### What you have to do
Below is a listing; reproduce each line of it exactly.

### Data provided
====

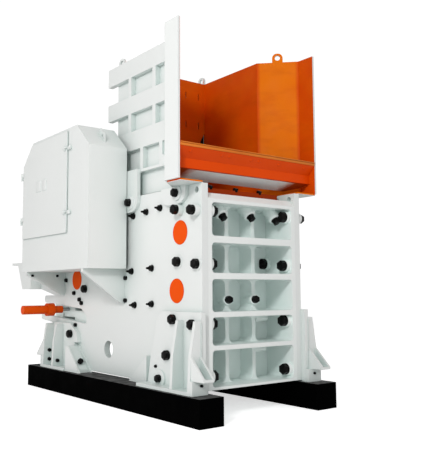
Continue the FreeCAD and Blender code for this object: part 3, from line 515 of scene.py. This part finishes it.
for sign in (-1, 1):
    for across, along, up in RIB_BOLTS:
        add_bolt(bolts, turned(at(sign * across, along, up), (0, -1, 0)), *RIB_BOLT)
    seat = at(sign * STOP_SEAT[0], *STOP_SEAT[1:])
    add_bolt(bolts, turned(seat, STOP_LEAN), *STOP_BOLT)
    add_bolt(bolts, turned(at(sign * PAD[0], *PAD[1:]), (0, -1, 0)), *PAD_BOLT)
    edge, start = sign * (OUTSIDE + FOOT_FACE + RIB_WELD_OUT), BEAM_TOP + RIB_WELD_START
    for ribs, top in ((FRONT_RIBS, FRONT_RIB_TOP), (REAR_RIBS, REAR_RIB_TOP)):
        for along in ribs:
            add_bead(welds, at(edge, along, start), at(edge, along, top), RIB_WELD)
    for reach, near, far in SOLES:
        edge, up = sign * (OUTSIDE + reach), BEAM_TOP + SOLE_WELD_UP
        add_bead(welds, at(edge, near, up), at(edge, far, up), SOLE_WELD)
finish(bolts, "foot_bolts", bolt_black)

# ---- Hopper -------------------------------------------------------------------------
# Bent plate panels, white outside and orange inside, where stone has rubbed the paint.
# Flat bars stiffen them, rubber strips close the slots in the rear wall, and the lip,
# a folded orange plate, carries button bolts and a flat bar that stone wears bright.
wall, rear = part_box("hopper_wall_left"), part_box("hopper_rear_wall")
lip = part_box("hopper_front_lip")
PANEL_IN, HOPPER_FRONT = -wall[1][0], wall[0][1]
CHEEK_IN = -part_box("hopper_cheek_left")[1][0]
SKIN = 0.003
HOPPER_ORANGE = (0.66, 0.072, 0.0)
# Lighter orange serves both random fading and the painted light on the flares.
FADED_AND_LIT_ORANGE = (0.80, 0.19, 0.0)
RUBBED_ORANGE = (0.44, 0.052, 0.0)
CHUTE_ORANGE = (0.50, 0.055, 0.0)
CHUTE_UNDER = (0.86, 0.92, 0.92)
# Orange-brown at the underside's ends: overspray together with painted shade and reflection from
# the walls.
CHUTE_ENDS_SPRAY_AND_SHADE = (0.36, 0.07, 0.004)
LIP_ORANGE = (0.80, 0.070, 0.0)
WORN_ORANGE = (0.72, 0.20, 0.02)
FRONT_BAR_OUT, FRONT_BAR_LOW, FRONT_BAR_HIGH = 0.008, 0.030, 0.004
TOP_BAR_OUT, TOP_BAR_UP = 0.014, 0.008
LIP_BUTTONS = (-0.762, -0.385, -0.285, 0.003, 0.115, 0.390, 0.761)
BUTTON, BUTTON_PLACE, BUTTON_LEAN = (0.015, -0.004, 0.009), (0.028, 2.512), (0, -0.758, -0.652)
STRIPS, STRIP_HALF, STRIP_THICK = (0.280, 0.473), 0.045, 0.010
STRIP_LOW, STRIP_HIGH = 3.15, 3.70
FLAP_MIDDLE, FLAP_HALF, FLAP_LIFT, FLAP_TOP = 0.535, 0.028, 0.02, 3.155
GUSSET, GUSSET_THICK, GUSSET_OUT, GUSSET_PLACE = 0.066, 0.06, 0.055, (0.66, 2.545)
RIB_EDGES, RIB_RUN = (2.745, 2.955, 3.165, 3.360, 3.580), (0.61, 1.66)
LOW_BARS, LOW_BAR_RUN = (0.700, 1.070), (2.515, 2.74)
HIGH_BARS, HIGH_BAR_RUN = (0.830, 1.320), (2.96, 3.16)
BAR_EDGE, HOPPER_WELD, WELD_OUT, WELD_UNDER = 0.031, 0.006, 0.026, 0.004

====

### Correct response
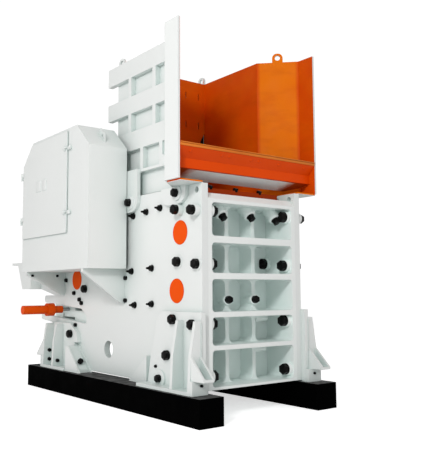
Continue the FreeCAD and Blender code for this object: part 3, from line 515 of scene.py. This part finishes it.
for sign in (-1, 1):
    for across, along, up in RIB_BOLTS:
        add_bolt(bolts, turned(at(sign * across, along, up), (0, -1, 0)), *RIB_BOLT)
    seat = at(sign * STOP_SEAT[0], *STOP_SEAT[1:])
    add_bolt(bolts, turned(seat, STOP_LEAN), *STOP_BOLT)
    add_bolt(bolts, turned(at(sign * PAD[0], *PAD[1:]), (0, -1, 0)), *PAD_BOLT)
    edge, start = sign * (OUTSIDE + FOOT_FACE + RIB_WELD_OUT), BEAM_TOP + RIB_WELD_START
    for ribs, top in ((FRONT_RIBS, FRONT_RIB_TOP), (REAR_RIBS, REAR_RIB_TOP)):
        for along in ribs:
            add_bead(welds, at(edge, along, start), at(edge, along, top), RIB_WELD)
    for reach, near, far in SOLES:
        edge, up = sign * (OUTSIDE + reach), BEAM_TOP + SOLE_WELD_UP
        add_bead(welds, at(edge, near, up), at(edge, far, up), SOLE_WELD)
finish(bolts, "foot_bolts", bolt_black)

# ---- Hopper -------------------------------------------------------------------------
# Bent plate panels, white outside and orange inside, where stone has rubbed the paint.
# Flat bars stiffen them, rubber strips close the slots in the rear wall, and the lip,
# a folded orange plate, carries button bolts and a flat bar that stone wears bright.
wall, rear = part_box("hopper_wall_left"), part_box("hopper_rear_wall")
lip = part_box("hopper_front_lip")
PANEL_IN, HOPPER_FRONT = -wall[1][0], wall[0][1]
CHEEK_IN = -part_box("hopper_cheek_left")[1][0]
SKIN = 0.003
HOPPER_ORANGE = (0.66, 0.072, 0.0)
# Lighter orange serves both random fading and the painted light on the flares.
FADED_AND_LIT_ORANGE = (0.80, 0.19, 0.0)
RUBBED_ORANGE = (0.44, 0.052, 0.0)
CHUTE_ORANGE = (0.50, 0.055, 0.0)
CHUTE_UNDER = (0.86, 0.92, 0.92)
# Orange-brown at the underside's ends: overspray together with painted shade and reflection from
# the walls.
CHUTE_ENDS_SPRAY_AND_SHADE = (0.36, 0.07, 0.004)
LIP_ORANGE = (0.80, 0.070, 0.0)
WORN_ORANGE = (0.72, 0.20, 0.02)
FRONT_BAR_OUT, FRONT_BAR_LOW, FRONT_BAR_HIGH = 0.008, 0.030, 0.004
TOP_BAR_OUT, TOP_BAR_UP = 0.014, 0.008
LIP_BUTTONS = (-0.762, -0.385, -0.285, 0.003, 0.115, 0.390, 0.761)
BUTTON, BUTTON_PLACE, BUTTON_LEAN = (0.015, -0.004, 0.009), (0.028, 2.512), (0, -0.758, -0.652)
STRIPS, STRIP_HALF, STRIP_THICK = (0.280, 0.473), 0.045, 0.010
STRIP_LOW, STRIP_HIGH = 3.15, 3.70
FLAP_MIDDLE, FLAP_HALF, FLAP_LIFT, FLAP_TOP = 0.535, 0.028, 0.02, 3.155
GUSSET, GUSSET_THICK, GUSSET_OUT, GUSSET_PLACE = 0.066, 0.06, 0.055, (0.66, 2.545)
RIB_EDGES, RIB_RUN = (2.745, 2.955, 3.165, 3.360, 3.580), (0.61, 1.66)
LOW_BARS, LOW_BAR_RUN = (0.700, 1.070), (2.515, 2.74)
HIGH_BARS, HIGH_BAR_RUN = (0.830, 1.320), (2.96, 3.16)
BAR_EDGE, HOPPER_WELD, WELD_OUT, WELD_UNDER = 0.031, 0.006, 0.026, 0.004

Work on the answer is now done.